Kimberly-Clark Professional also sees no issue with mentioning its own products in general hygiene messages. “We mention those products that can help in the reduction of illnesses contracted through poor hand hygiene - typically soap, single-use hand towels and more recently sanitisers and sanitising wipes,” said Richard Millard, office building segment manager EMEA at Kimberly-Clark Professional.
Responsibility to inform
“As a supplier of hygiene products we are seen as being experts in this field and therefore have some responsibility for helping to inform about the benefits of good hygiene.
“All our campaign materials are generally available to be read or downloaded from our websites with no obligation to buy the products. Users can choose to read our information and then buy from other sources.”
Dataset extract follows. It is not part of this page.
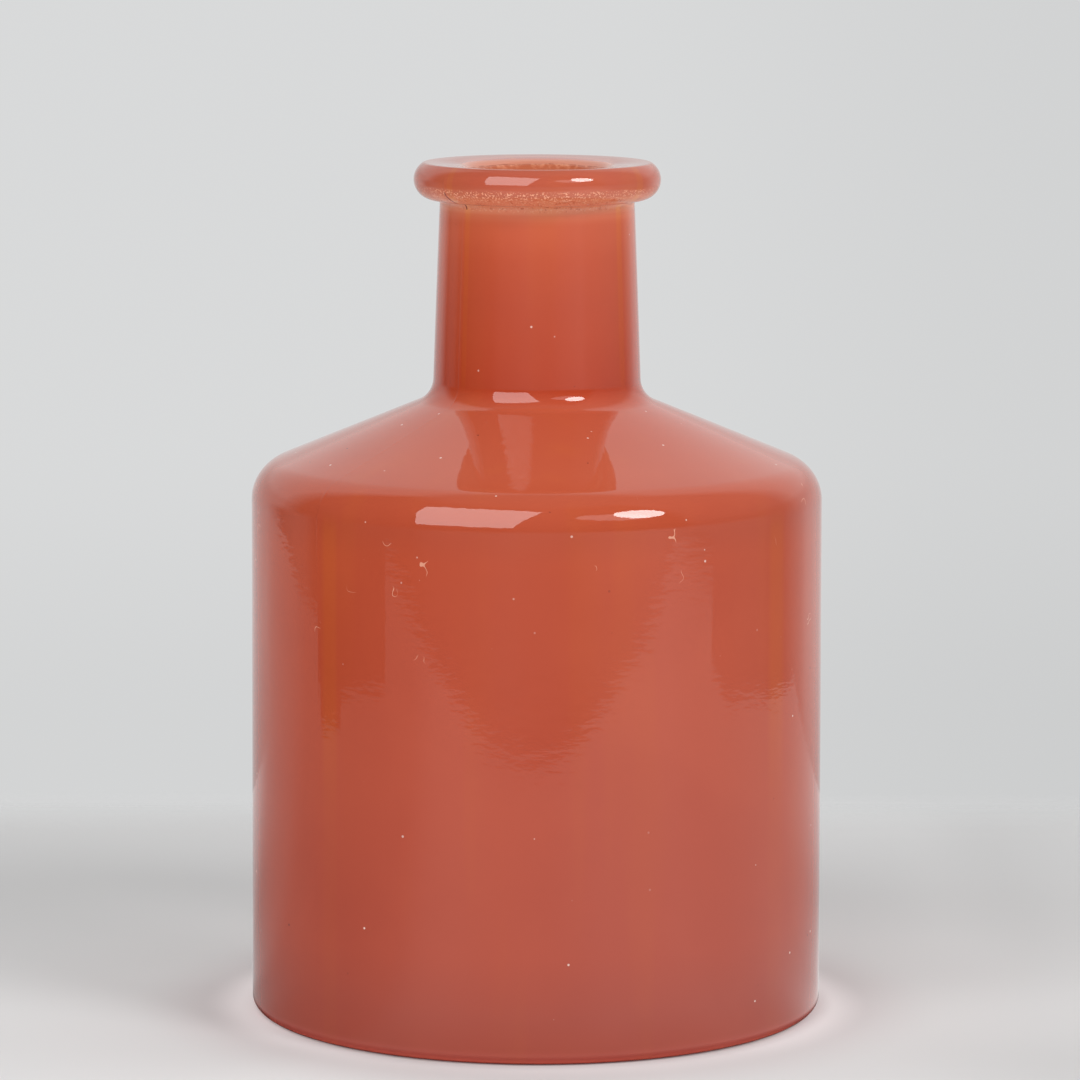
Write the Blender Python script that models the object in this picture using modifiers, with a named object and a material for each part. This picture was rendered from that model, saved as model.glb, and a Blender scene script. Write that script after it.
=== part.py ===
"""Glass bottle vase with a colour coat on its inner face.

A straight round body, a conical shoulder, a short neck that widens downwards and a thick
rounded lip. The bottle is one turned wall of glass: its outline runs from the middle of the
floor inside, up to the mouth, over the lip, down the outside and under the base.
Run it with: blender --background --python part.py
Metres, +Z up. The origin is the middle of the foot, on the surface that the bottle stands on.
"""

import math

import bpy

MM = 0.001

# Driving dimensions
HEIGHT = 179.0 * MM
FOOT_RADIUS = 60.3 * MM
SHOULDER_RADIUS = 60.0 * MM
HEEL_ROUND = 2.5 * MM
SHOULDER_START = 108.3 * MM
SHOULDER_ROUND = 9.1 * MM
SHOULDER_SLOPE = math.radians(22.5)
NECK_FOOT_RADIUS = 21.8 * MM
NECK_TOP_RADIUS = 20.45 * MM
NECK_FILLET = 4.0 * MM
LIP_FILLET = 1.0 * MM
LIP_RADIUS = 25.9 * MM
LIP_ROUND = 4.15 * MM
LIP_MIDDLE_DROP = 3.6 * MM
LIP_EDGE_ROUND = 0.5 * MM
MOUTH_RADIUS = 13.5 * MM
MOUTH_ROUND = 3.0 * MM

# The wall, and the pushed-up base that leaves a flat ring to stand on
BODY_WALL = 3.6 * MM
NECK_WALL = 4.6 * MM
BASE_THICKNESS = 5.0 * MM
PUSH_UP = 4.0 * MM
RING_WIDTH = 4.5 * MM
INNER_HEEL_ROUND = 6.0 * MM
INNER_FILLET = 6.0 * MM
INNER_SHOULDER_ROUND = 5.0 * MM
MOUTH_DEPTH = 9.0 * MM

TURN_STEPS = 60
MERGE_DISTANCE = 0.00001

GLASS_COLOUR = (0.58, 0.105, 0.052, 1.0)
GLASS_ROUGHNESS = 0.04


def arc(centre_r, centre_z, radius, start_deg, end_deg, count):
    """Points (r, z) on an arc about a centre, from one angle to another."""
    points = []
    for i in range(count):
        angle = math.radians(start_deg + (end_deg - start_deg) * i / (count - 1))
        points.append((centre_r + radius * math.cos(angle), centre_z + radius * math.sin(angle)))
    return points


def cone_height(r, wall=0.0):
    """Height of the shoulder's cone at radius r, lowered by a wall measured square to it."""
    start_r = SHOULDER_RADIUS - SHOULDER_ROUND * (1 - math.sin(SHOULDER_SLOPE))
    start_z = SHOULDER_START + SHOULDER_ROUND * math.cos(SHOULDER_SLOPE)
    return start_z + (start_r - r) * math.tan(SHOULDER_SLOPE) - wall / math.cos(SHOULDER_SLOPE)


def lip_outside():
    """From the flat rim over its edge, round the bulge and through the fillet to the neck."""
    middle_z = HEIGHT - LIP_MIDDLE_DROP
    bulge_r = LIP_RADIUS - LIP_ROUND
    # The edge round touches the flat rim and sits inside the bulge's circle.
    edge_z = HEIGHT - LIP_EDGE_ROUND
    rise = edge_z - middle_z
    reach = LIP_ROUND - LIP_EDGE_ROUND
    edge_r = bulge_r + math.sqrt(reach**2 - rise**2)
    edge_deg = math.degrees(math.atan2(rise, edge_r - bulge_r))
    # The fillet touches the neck and the bulge.
    fillet_r = NECK_TOP_RADIUS + LIP_FILLET
    span = LIP_ROUND + LIP_FILLET
    drop = math.sqrt(span**2 - (bulge_r - fillet_r) ** 2)
    fillet_z = middle_z - drop
    meet_deg = math.degrees(math.atan2(drop, bulge_r - fillet_r))
    points = arc(edge_r, edge_z, LIP_EDGE_ROUND, 90, edge_deg, 3)
    points += arc(bulge_r, middle_z, LIP_ROUND, edge_deg, meet_deg - 180, 12)[1:]
    points += arc(fillet_r, fillet_z, LIP_FILLET, meet_deg, 180, 4)[1:]
    return points


def outside():
    """The outer outline from the rim's outer edge down to the ring that the bottle stands on."""
    slope_deg = math.degrees(SHOULDER_SLOPE)
    points = lip_outside()
    fillet_r = NECK_FOOT_RADIUS + NECK_FILLET
    fillet_z = cone_height(fillet_r) + NECK_FILLET / math.cos(SHOULDER_SLOPE)
    points += arc(fillet_r, fillet_z, NECK_FILLET, 180, 270 - slope_deg, 5)
    points += arc(
        SHOULDER_RADIUS - SHOULDER_ROUND, SHOULDER_START, SHOULDER_ROUND, 90 - slope_deg, 0, 7
    )
    points += arc(FOOT_RADIUS - HEEL_ROUND, HEEL_ROUND, HEEL_ROUND, 0, -90, 5)
    return points


def dome(rim_r, rim_z, rise, count):
    """Points from the rim of a shallow round dome to its top on the axis."""
    radius = (rim_r**2 + rise**2) / (2 * rise)
    end_deg = math.degrees(math.asin(rim_r / radius))
    points = arc(0.0, rim_z + rise - radius, radius, 90 - end_deg, 90, count)
    points[-1] = (0.0, rim_z + rise)
    return points


def underside():
    """From the inner edge of the standing ring up into the pushed-up base, to the axis."""
    ring_r = FOOT_RADIUS - HEEL_ROUND - RING_WIDTH
    return dome(ring_r, 0.0, PUSH_UP, 5)


def inside():
    """The inner outline from the middle of the floor up to the inner edge of the rim."""
    slope_deg = math.degrees(SHOULDER_SLOPE)
    wall_r = SHOULDER_RADIUS - BODY_WALL
    floor_z = BASE_THICKNESS
    floor_r = wall_r - INNER_HEEL_ROUND
    points = dome(floor_r, floor_z, PUSH_UP, 5)[::-1]
    points += arc(floor_r, floor_z + INNER_HEEL_ROUND, INNER_HEEL_ROUND, -90, 0, 6)[1:]
    points += arc(
        wall_r - INNER_SHOULDER_ROUND, SHOULDER_START, INNER_SHOULDER_ROUND, 0, 90 - slope_deg, 6
    )
    neck_r = NECK_FOOT_RADIUS - NECK_WALL
    turn_r = neck_r + INNER_FILLET
    turn_z = cone_height(turn_r, BODY_WALL) + INNER_FILLET / math.cos(SHOULDER_SLOPE)
    points += arc(turn_r, turn_z, INNER_FILLET, 270 - slope_deg, 180, 5)
    points.append((MOUTH_RADIUS, HEIGHT - MOUTH_DEPTH))
    points += arc(MOUTH_RADIUS + MOUTH_ROUND, HEIGHT - MOUTH_ROUND, MOUTH_ROUND, 180, 90, 6)
    return points


def turned(name, outline, collection):
    """An outline in the XZ plane, from the axis back to the axis, turned about Z into a solid."""
    mesh = bpy.data.meshes.new(name)
    edges = [(i, i + 1) for i in range(len(outline) - 1)]
    mesh.from_pydata([(r, 0.0, z) for r, z in outline], edges, [])
    piece = bpy.data.objects.new(name, mesh)
    collection.objects.link(piece)
    screw = piece.modifiers.new("Turn", "SCREW")
    screw.axis = "Z"
    screw.angle = 2 * math.pi
    screw.steps = TURN_STEPS
    screw.render_steps = TURN_STEPS
    screw.use_merge_vertices = True
    screw.merge_threshold = MERGE_DISTANCE
    screw.use_smooth_shade = True
    return piece


def glass_material():
    """Glossy coral glass: clear outside, with its colour coat on the inner face."""
    material = bpy.data.materials.new("CoralGlass")
    material.use_nodes = True
    shader = material.node_tree.nodes["Principled BSDF"]
    shader.inputs["Base Color"].default_value = GLASS_COLOUR
    shader.inputs["Roughness"].default_value = GLASS_ROUGHNESS
    shader.inputs["Metallic"].default_value = 0.0
    return material


def glass_bottle(collection):
    """The whole bottle, open at the mouth."""
    bottle = turned("glass_bottle", inside() + outside() + underside(), collection)
    bottle.data.materials.append(glass_material())
    return bottle


def main():
    for old in list(bpy.data.objects):
        bpy.data.objects.remove(old, do_unlink=True)
    parts = bpy.data.collections.new("BottleVase")
    bpy.context.scene.collection.children.link(parts)
    glass_bottle(parts)


main()
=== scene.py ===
import math

import bpy
import numpy as np
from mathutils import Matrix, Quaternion, Vector


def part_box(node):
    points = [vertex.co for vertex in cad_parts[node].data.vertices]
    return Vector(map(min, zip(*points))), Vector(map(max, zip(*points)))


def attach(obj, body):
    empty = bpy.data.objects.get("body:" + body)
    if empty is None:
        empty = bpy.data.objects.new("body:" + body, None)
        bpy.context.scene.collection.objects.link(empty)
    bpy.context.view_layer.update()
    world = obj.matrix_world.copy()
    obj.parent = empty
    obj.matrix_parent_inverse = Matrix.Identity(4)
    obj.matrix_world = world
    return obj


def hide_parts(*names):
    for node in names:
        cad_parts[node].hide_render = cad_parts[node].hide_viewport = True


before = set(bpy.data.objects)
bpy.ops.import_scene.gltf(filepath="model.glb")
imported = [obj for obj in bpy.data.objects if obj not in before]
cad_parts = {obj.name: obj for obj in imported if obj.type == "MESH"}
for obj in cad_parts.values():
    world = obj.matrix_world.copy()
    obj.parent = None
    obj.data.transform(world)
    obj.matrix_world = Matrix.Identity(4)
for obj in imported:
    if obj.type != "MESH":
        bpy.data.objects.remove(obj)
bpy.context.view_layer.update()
mm = 0.001

footCorner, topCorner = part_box("glass_bottle")   # the bottle's corners at rest, in metres
vaseHeight = (topCorner.z - footCorner.z) / mm
footRadius = (topCorner.x - footCorner.x) / 2 / mm


def addNode(tree, kind, settings=None, values=None):
    # one shader node; settings are its own switches, values its unlinked inputs by name or number
    made = tree.nodes.new(kind)
    for name, value in (settings or {}).items():
        setattr(made, name, value)
    for name, value in (values or {}).items():
        made.inputs[name].default_value = value
    return made


def plug(tree, source, target):
    # a link, or a plain number put on the socket
    if isinstance(source, (int, float)):
        target.default_value = source
    else:
        tree.links.new(source, target)


def calc(tree, operation, first, second=0.0, third=0.0):
    # one Math node's result
    made = addNode(tree, "ShaderNodeMath", {"operation": operation})
    for value, socket in zip((first, second, third), made.inputs):
        plug(tree, value, socket)
    return made.outputs[0]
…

Kimberly-Clark Professional has launched a Healthy Workplace Project designed to increase awareness of the benefits of good hygiene to office-based staff. During health scares the company also offers information to customers to support government advice on maintaining good personal hygiene levels. Links to WHO are included on the KC website and specific products are referred to in this information.
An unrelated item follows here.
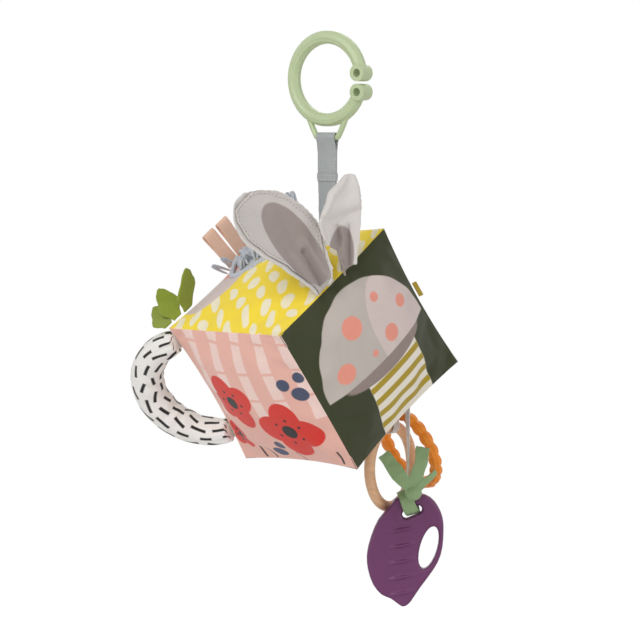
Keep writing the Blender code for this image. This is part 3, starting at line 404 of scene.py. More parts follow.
@dataclass(frozen=True)
class WovenCloth(Finish):
    """Plain-woven cotton. Its threads are 0.3 mm apart and are drawn at 0.9 mm, so that they show."""

    thread: float = 0.9
    depth: float = 0.00012
    roughness: float = 0.92
    slub: float = 0.05
    turn: tuple[float, float, float] = (0.0, 0.0, 0.0)

    def print_on(self, tree: Tree) -> Socket | None:
        """The print's colour, or None on plain cloth."""
        return None

    def build(self) -> bpy.types.Material:
        """Makes the cloth."""
        material, tree, shader = self.start()
        shader.inputs["Sheen Weight"].default_value = 0.25
        shader.inputs["Sheen Roughness"].default_value = 0.5
        raw = add_node(tree, "TexCoord", output="Object")
        pitch = 1000 / self.thread
        laid = add_node(tree, "Mapping", {"Vector": raw, "Rotation": self.turn, "Scale": (pitch, pitch, pitch)})
        warp = add_node(tree, "TexWave", {"Vector": laid, "Scale": 0.31, "Distortion": 0.6, "Detail": 1.0},
                        bands_direction="X")
        weft = add_node(tree, "TexWave", {"Vector": laid, "Scale": 0.31, "Distortion": 0.6, "Detail": 1.0},
                        bands_direction="Y")
        third = add_node(tree, "TexWave", {"Vector": laid, "Scale": 0.31, "Distortion": 0.6, "Detail": 1.0},
                         bands_direction="Z")
        weave = add_node(tree, "Math", (add_node(tree, "Math", (warp, weft), operation="MAXIMUM"), third),
                         operation="MAXIMUM")
        cloud = add_node(tree, "TexNoise", {"Vector": laid, "Scale": 0.05, "Detail": 4.0})
        uneven = add_node(tree, "Math", (weave, 0.5, cloud), operation="MULTIPLY_ADD")
        ends = {"Value": uneven, "From Min": 0.3, "From Max": 1.2}
        shade = add_node(tree, "MapRange", ends)
        self.shade(tree, shader, shade, 1.0 - self.slub, 1.0 + self.slub, self.print_on(tree))
        self.bump(tree, shader, weave, self.depth, 0.6)
        return material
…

Deborah Freeman, PR and corporate communications manager of Deb, feels that it has become widely accepted for hygiene companies to advocate the use of their own products to ward off health threats. “However, our main aim is to educate people on the importance of learning to adopt good hand hygiene practices so we do not advocate specific products,” she said.
Deb offers information in the learning zone of Deb Group’s website while a Deb Support Package includes education and training materials to raise skincare awareness and encourage appropriate use and compliance. “Latest news is also uploaded on to our site and there are newsfeeds within the learning zone section,” said Freeman.
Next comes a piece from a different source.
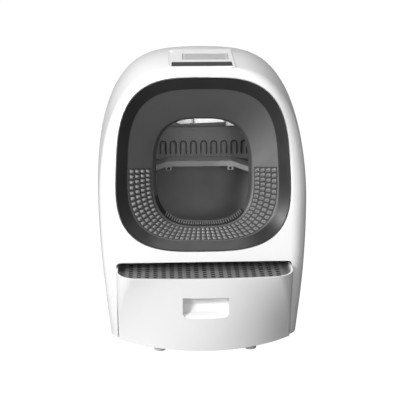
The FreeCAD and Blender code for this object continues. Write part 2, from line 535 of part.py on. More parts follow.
# a tooth of the wheel points at the pinion, a gap of the pinion faces it
g1 = gear(GEAR_N, GEAR_M, GEAR_Z0, GEAR_Z1, DRUM_R + 0.05, phase=PA)
g2 = gear(PIN_N, GEAR_M, GEAR_Z0 - 1, GEAR_Z1 + 1, 4.0, phase=PA + math.pi + math.pi / PIN_N)
g2.translate(V(CD * math.cos(PA), CD * math.sin(PA), 0))
PX, PY = CD * math.cos(PA), CD * math.sin(PA)
keep("ring_gear", place(g1))
keep("drive_pinion", place(g2))
keep("output_shaft", place(cyl(3.95, -112, GEAR_Z1 + 4, PX, PY)))
mot = cyl(27, -165, -99.2, PX, PY).fuse(cyl(18, -205, -165, PX, PY)).cut(cyl(4.05, -114, -90, PX, PY)).removeSplitter()
keep("gear_motor", place(mot))
below = box(-400, 400, -400, 400, -300, 125.0)
br = cyl(30, -99, -96, PX, PY).fuse(box(PX - 16, PX + 22, PY - 200, PY, -99, -96)).cut(cyl(6.2, -120, -80, PX, PY))
brg = place(br).cut(below)
MSC = [(PX, PY + 21.5), (PX, PY - 21.5)]
msc = []
for x, y in MSC:
    s = cyl(1.45, -106, -95, x, y).fuse(cyl(3, -96, -94.2, x, y)).removeSplitter()
    msc.append(place(s))
    brg = brg.cut(place(cyl(1.6, -110, -90, x, y)))
    mot = mot.cut(cyl(1.6, -107, -90, x, y))
keep("gear_motor", place(mot))
foot = box(PX - 16, PX + 20, brg.BoundBox.YMin - 8, brg.BoundBox.YMin + 22, 125.0, 128.0)
brg = brg.fuse(foot).removeSplitter()
keep("motor_bracket", brg)
keep("motor_screws", msc)
deck = deck.fuse(box(188, 214, foot.BoundBox.YMin - 4, foot.BoundBox.YMax + 4, 122, 125)).removeSplitter()

# support rollers, their axles and brackets
axles, ROLLERS, brk = [], [], []
cr = DRUM_R + ROLL_R + ROLL_GAP
i = 0
for sx in (-1, 1):
    for zc in (ROLL_ZF, ROLL_ZR):
        i += 1
        x = sx * cr * math.sin(math.radians(ROLL_ANG)); y = -cr * math.cos(math.radians(ROLL_ANG))
        ro = cyl(ROLL_R, zc - ROLL_W / 2, zc + ROLL_W / 2, x, y)
        ro = ro.makeFillet(1.2, [e for e in ro.Edges if abs(e.Length - 2 * math.pi * ROLL_R) < .5])
        ro = ro.cut(cyl(3.05, zc - 20, zc + 20, x, y))
        # one small mark hole keeps a roller's turn visible
        ro = ro.cut(cyl(1.5, zc - 20, zc + 20, x + 8.2, y))
        keep("support_roller_%d" % i, place(ro))
        ROLLERS.append((x, y, zc))
        axles.append(place(cyl(3.0, zc - ROLL_W / 2 - 6, zc + ROLL_W / 2 + 6, x, y)))
        fk = []
        for s in (-1, 1):
            za = zc + s * (ROLL_W / 2 + 0.6) + (0 if s > 0 else -3)
            p = cyl(8, za, za + 3, x, y).fuse(box(x - 12, x + 12, y - 140, y, za, za + 3))
            p = p.cut(cyl(3.02, za - 1, za + 4, x, y))
            fk.append(place(p).cut(below))
        f = fk[0].fuse(fk[1])
        ya = YC + ((125 - ZC) * SA - (zc + ROLL_W / 2 + 3.6)) / CA
        yb = YC + ((125 - ZC) * SA - (zc - ROLL_W / 2 - 3.6)) / CA
        f = f.fuse(box(x - 12, x + 12, ya - 4, yb + 4, 125.0, 128.0))
        brk.append(f.removeSplitter())
keep("roller_axles", axles)
keep("roller_brackets", brk)
# magnet on the drum and the sensor post below it
mag = box(-5, 5, -DRUM_R - 3.6, -DRUM_R + 3, -155, -145).cut(cyl(DRUM_R + .02, -400, 0))
keep("home_magnet", place(mag))
post = box(-8, 8, -62, -46, 125, 168).fuse(box(-14, 14, -66, -42, 125, 128)).removeSplitter()
keep("home_sensor", post)
keep("deck", deck)
# soft ring that closes the gap between collar and drum
seal = ring_solid([(152.5, -55.4), (160, -55.4), (160, -51.0), (152.5, -51.0)])
seal = seal.cut(collar_out)
print("seal", seal.isValid(), len(seal.Solids))
keep("collar_seal", place(seal))
ps = fuse(box(-16, 16, 176, 196, -40, -28), cyl(5, -28.5, -24, 0, 186))
keep("presence_sensor", place(ps))
mb = fuse(box(-92, 92, 262.0, 263.6, 150, 262), box(-60, -36, 252, 262.1, 170, 196), box(10, 44, 256, 262.1, 210, 238), box(60, 84, 250, 262.1, 160, 176))
mb = mb.cut(Part.makeCompound([Part.makeCylinder(1.8, 10, V(x, 258, z), V(0, 1, 0)) for x in (-86, 86) for z in (156, 256)]))
keep("main_board", mb)
keep("board_screws", [Part.makeCylinder(1.7, 7.6, V(x, 261.8, z), V(0, 1, 0)).fuse(Part.makeCylinder(3, 1.4, V(x, 260.6, z), V(0, 1, 0))).removeSplitter() for x in (-86, 86) for z in (156, 256)])

# short leads, straight runs joined by tangent arcs
def tube(pts, rad):
    P = [V(*p) for p in pts]
    edges = []; prev = P[0]
    for k in range(1, len(P) - 1):
        a, b, c = P[k - 1], P[k], P[k + 1]
        u = (a - b); v = (c - b); lu, lv = u.Length, v.Length
        u.normalize(); v.normalize()
        th = math.pi - u.getAngle(v)
        rr = 0.42 * min(lu, lv) / math.tan(th / 2)
        T = rr * math.tan(th / 2)
        p1 = b + u * T; p2 = b + v * T
        bis = (u + v); bis.normalize()
        cen = b + bis * (rr / math.cos(th / 2))
        mid = cen - bis * rr
        edges.append(Part.makeLine(prev, p1)); edges.append(Part.Arc(p1, mid, p2).toShape())
        prev = p2
        print("  radius", round(rr, 1))
    edges.append(Part.makeLine(prev, P[-1]))
    w = Part.Wire(edges)
    d = P[1] - P[0]; d.normalize()
    c = Part.Wire([Part.makeCircle(rad, P[0], d)])
    s = w.makePipeShell([c], True, False)
    print("  tube", s.isValid(), round(s.Volume / (math.pi * rad * rad * w.Length), 4))
    return s
mo = PL.multVec(V(PX, PY, -205.2))
keep("motor_harness", tube([(mo.x, mo.y, mo.z), (mo.x, mo.y + 36, mo.z - 8), (mo.x - 20, mo.y + 68, mo.z - 20), (120, 190, 170), (90, 225, 158), (72, 248.6, 160)], 2.0))
for k, s in OUT.items():
    ok = all(x.isValid() for x in s.Solids) and s.Volume > 0
    if not ok or len(s.Solids) == 0:
        print("BAD", k, s.isValid(), len(s.Solids), s.Volume)
keep("front_shell", front_shell)
tot = None
for k, s in OUT.items():
    s.exportStep("parts/%s.step" % k)
allc = Part.makeCompound(list(OUT.values()))
bb = allc.optimalBoundingBox(False)
print("BOX", [round(v, 2) for v in (bb.XMin, bb.XMax, bb.YMin, bb.YMax, bb.ZMin, bb.ZMax)], len(OUT), "nodes")
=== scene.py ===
import bpy, bmesh, math
import numpy as np
from mathutils import Vector, Matrix, Euler


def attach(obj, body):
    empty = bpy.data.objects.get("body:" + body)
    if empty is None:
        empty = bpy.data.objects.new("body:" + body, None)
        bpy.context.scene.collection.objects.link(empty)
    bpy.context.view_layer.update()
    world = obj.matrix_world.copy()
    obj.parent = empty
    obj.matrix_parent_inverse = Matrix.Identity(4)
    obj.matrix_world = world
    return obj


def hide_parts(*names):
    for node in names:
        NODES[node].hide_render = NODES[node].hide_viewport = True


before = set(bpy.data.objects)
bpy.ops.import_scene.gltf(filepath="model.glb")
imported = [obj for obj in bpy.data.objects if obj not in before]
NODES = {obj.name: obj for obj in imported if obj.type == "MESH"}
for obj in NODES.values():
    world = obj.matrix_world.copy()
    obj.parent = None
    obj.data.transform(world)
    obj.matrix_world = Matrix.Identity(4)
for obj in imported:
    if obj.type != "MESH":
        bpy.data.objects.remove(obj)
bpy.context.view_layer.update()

scene = bpy.context.scene

# ------------------------------------------------------------------ camera
F_PX = 1000.0
PITCH, YAW, ROLL = 17.57, 2.39, 0.02
CT = (-0.0013, -2.2853, 0.9935)
cam_data = bpy.data.cameras.new("view_camera")
cam_data.sensor_width = 36.0
cam_data.lens = F_PX / 400.0 * 36.0
cam = bpy.data.objects.new("view_camera", cam_data)
scene.collection.objects.link(cam)
rz = Matrix.Rotation(math.radians(-YAW), 4, "Z")
cam.matrix_world = (rz @ Matrix.Translation(CT) @ Matrix.Rotation(math.radians(90 - PITCH), 4, "X")
                    @ Matrix.Rotation(math.radians(-ROLL), 4, "Z"))
cam_data.clip_end = 50
scene.camera = cam

# ------------------------------------------------------------------ light
scene.view_settings.view_transform = "Standard"
world = bpy.data.worlds.new("studio")
scene.world = world
world.use_nodes = True
bg = world.node_tree.nodes["Background"]
bg.inputs[0].default_value = (1, 1, 1, 1)
# the backdrop shows white; as a lamp it stays weak
wn = world.node_tree
wl = wn.nodes.new("ShaderNodeLightPath")
wm = wn.nodes.new("ShaderNodeMath")
wm.operation = "MULTIPLY_ADD"
wm.inputs[1].default_value = 0.96
wm.inputs[2].default_value = 0.09
wn.links.new(wl.outputs["Is Camera Ray"], wm.inputs[0])
wn.links.new(wm.outputs[0], bg.inputs[1])


def area(name, loc, target, size, power, color=(1, 1, 1), size_y=None):
    d = bpy.data.lights.new(name, "AREA")
    d.energy = power
    d.color = color
    d.shape = "RECTANGLE"
    d.size = size
    d.size_y = size_y or size
    o = bpy.data.objects.new(name, d)
    o.location = loc
    o.rotation_euler = (Vector(target) - Vector(loc)).to_track_quat("-Z", "Y").to_euler()
    scene.collection.objects.link(o)
    return o


area("key_left", (-2.45, -2.05, 1.7), (0, -0.1, 0.36), 0.75, 101)
for lamp in (area("low_left", (-1.9, -2.0, 0.22), (0.05, -0.15, 0.42), 0.6, 13),
             area("back_soft", (0.5, 3.2, 0.8), (0, 0, 0.35), 1.4, 30)):
    lamp.visible_glossy = False
area("fill_front", (-0.9, -3.6, 1.5), (0, 0, 0.32), 1.4, 16)
area("top_soft", (0.2, -0.3, 2.7), (0, 0, 0.5), 1.4, 28)
area("right_soft", (2.3, -1.0, 2.4), (0, 0, 0.5), 1.2, 5)
area("drum_glow", (0.25, -1.25, 0.62), (0, 0.1, 0.33), 0.22, 2.6)
# two small lamps set inside: under the roof of the drum, and in the gap behind it
for lamp in (area("cabin_roof", (0.0, -0.01, 0.47), (0.0, 0.09, 0.30), 0.10, 0.08),
             area("rear_gap", (0.03, 0.205, 0.485), (0.03, 0.28, 0.40), 0.05, 0.2)):
    lamp.visible_camera = False
    lamp.visible_glossy = False

# ------------------------------------------------------------------ materials
MATS = {}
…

Hygiene information is also available from the ISSA says Keith Baker, ISSA’s director of European services. “We proactively encourage our members to provide well-researched web content to inform, educate and advise the public,” he said.
Through its alliance partners, ISSA in Europe supports hygiene courses managed by organisations such as BICS International and PIGC (Poland) and is currently championing an initiative in Germany whereby kindergarten children will be taught about hygiene.
The association also steps up its information after an outbreak. “For instance, the recent E.Coli scare in Germany led to ISSA publishing authoritative accounts about good hygiene practices on our European website,” said Baker. “We also update our news feed daily so that any topical issue, such as a pandemic, is quickly identified and information for guidance and help is readily available,” he said.
The association feels that releasing heightened hygiene information following a health scare is completely justified. “ISSA acknowledges that part of its role in promoting its members and their products may lead to a commercial opportunity,” said Baker. “But we would rather that eventuality, than to not provide good and authoritative information on public health and hygiene.”
So, is it ethical for a hygiene company to give out hygiene information following a health scare, or could this be seen as scaremongering?
According to Baker: “All ISSA members sign up to a code of ethics and this includes social responsibility. Providing information and education helps to fulfil that responsibility.”
And SCA’s Alexandra Grubb adds: “I believe it is highly ethical and part of our responsibility to produce useful advice for general health - particularly at times of heightened concern.
“We have the knowledge and the expert sources to enable us to talk credibly to the public about the importance of good hygiene practices. However, the purpose should be to alleviate concern and provide information on how people can reduce the risks to themselves and others rather than increase their anxiety in an attempt to sell more products.”